The descendants of settlers who could not have become ranchers without massive federal subsidies have now convinced themselves that the federal authority to set them up in business does not extend to charging them grazing fees, and over that they threaten to kill BLM employees and their contract cowboys.

The government subsidies for settlement of the west were premised on the faith that white settlers represented civilization and spreading that civilization justified encroachment on Indian treaty lands before the ink was dry on the treaties.

Over 150 years later, we can see how that worked out as the Standing Rock Sioux put their bodies in the way of a project across treaty land that threatens the water everybody drinks. The Indians have put down their weapons but they refuse to submit quietly to this latest outrage—while some of the settlers are prepared to shoot federal employees over collection of grazing fees.

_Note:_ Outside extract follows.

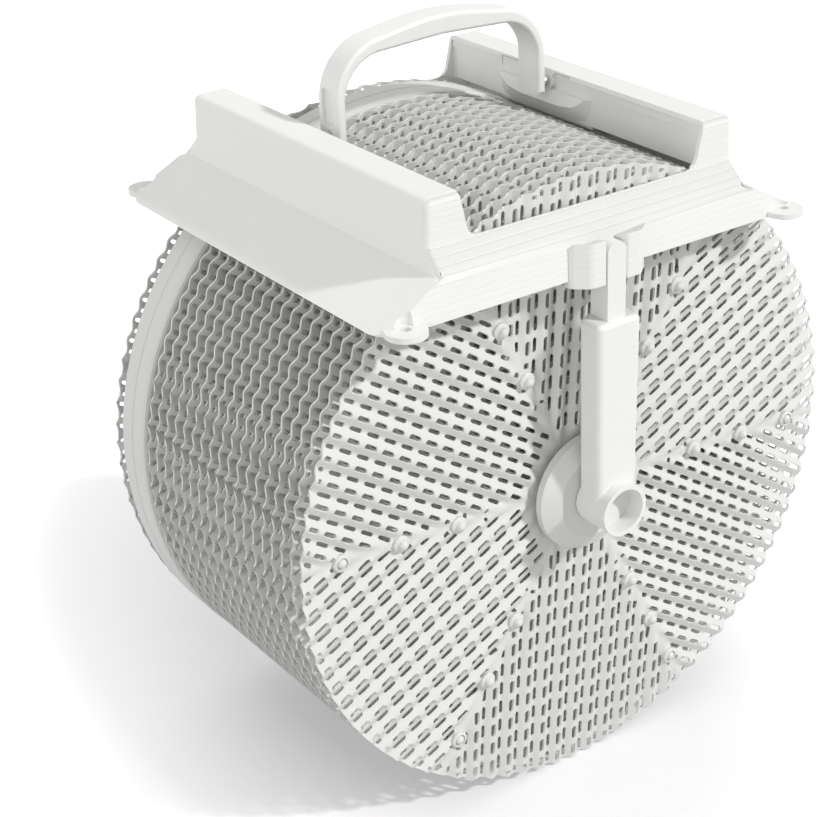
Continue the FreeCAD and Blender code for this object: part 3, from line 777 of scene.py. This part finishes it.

In an interview with ICTMN, Standing Rock Chairman Archambault observed how, “Tribes across this nation are continually paying the costs for the benefits or gains of others.” He then related how the pipeline route was relocated away from Bismarck when the people there expressed concern for their drinking water.
He went on to describe the jobs and energy independence said to be good reasons for the pipeline:

“All of that is good as long as they don’t reap these benefits at our cost, but tribes across the nation see all the time, over and over, our lands reduced, our lands are inundated with floodwaters, and there’s no concern for tribes. This is another example of that.”
Chairman Archambault then reflected:

“It may seem hopeless sometimes, but it’s not. There’s a way to live life in a good way . . . without violence, and bring back our prayers and our peace . . . It’s important to know and understand that we have to remain a proud nation. There are a lot of wrongs that are done to us, and all those wrongs are never going to get an apology. But we have to move forward, and we have to forgive them.”
Explain once more, please, who represents civilization?